What is a Bank Loan Write-Off?

A loan write-off occurs when banks remove non-recoverable loans from their balance sheets to clean up their financial records. This practice does not mean that the loan is forgiven; banks continue their recovery efforts even after a write-off. However, these loans are no longer reflected as assets in their financial statements, improving their financial health and compliance with regulatory standards.

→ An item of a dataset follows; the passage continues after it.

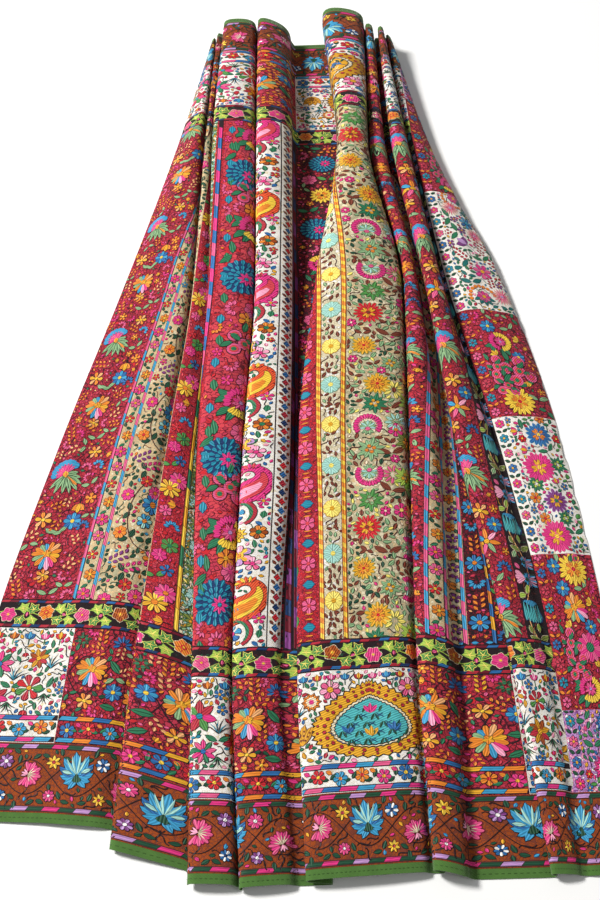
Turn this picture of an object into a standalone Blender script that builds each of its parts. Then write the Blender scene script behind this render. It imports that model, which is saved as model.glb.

Why Do Banks Write Off Loans?

Large corporate loans often amount to thousands of crores. When these businesses fail to repay their loans, the unpaid amounts become Non-Performing Assets (NPAs). NPAs negatively impact a bank’s balance sheet, raising concerns about its financial stability. Writing off these loans helps banks:

  • Improve financial health on paper.

  • Reduce NPA ratios (currently at a 13-year low of 2.5% as of September 2024).

  • Free up resources for fresh lending opportunities.

Are Written-Off Loans Completely Forgotten?

No, loan write-offs do not mean banks have given up on recovering the money. Recovery processes continue even after loans are written off. However, the efficiency of these recovery mechanisms remains questionable. For instance, between 2016 and 2021, banks wrote off nearly ₹10 lakh crore worth of loans but managed to recover only about 13%.

Where Does the Money Go?

Most large corporate loans are intended for infrastructure projects, business expansions, and capital-intensive ventures. When these projects fail due to mismanagement, economic downturns, or external factors, the loaned money gets stuck in:

  • Unfinished projects: Partially completed infrastructure remains non-functional.

  • Unsold assets: Real estate or manufactured goods that fail to find buyers.

  • Misuse of funds: In some cases, corporate borrowers divert funds for personal luxuries or unrelated expenditures.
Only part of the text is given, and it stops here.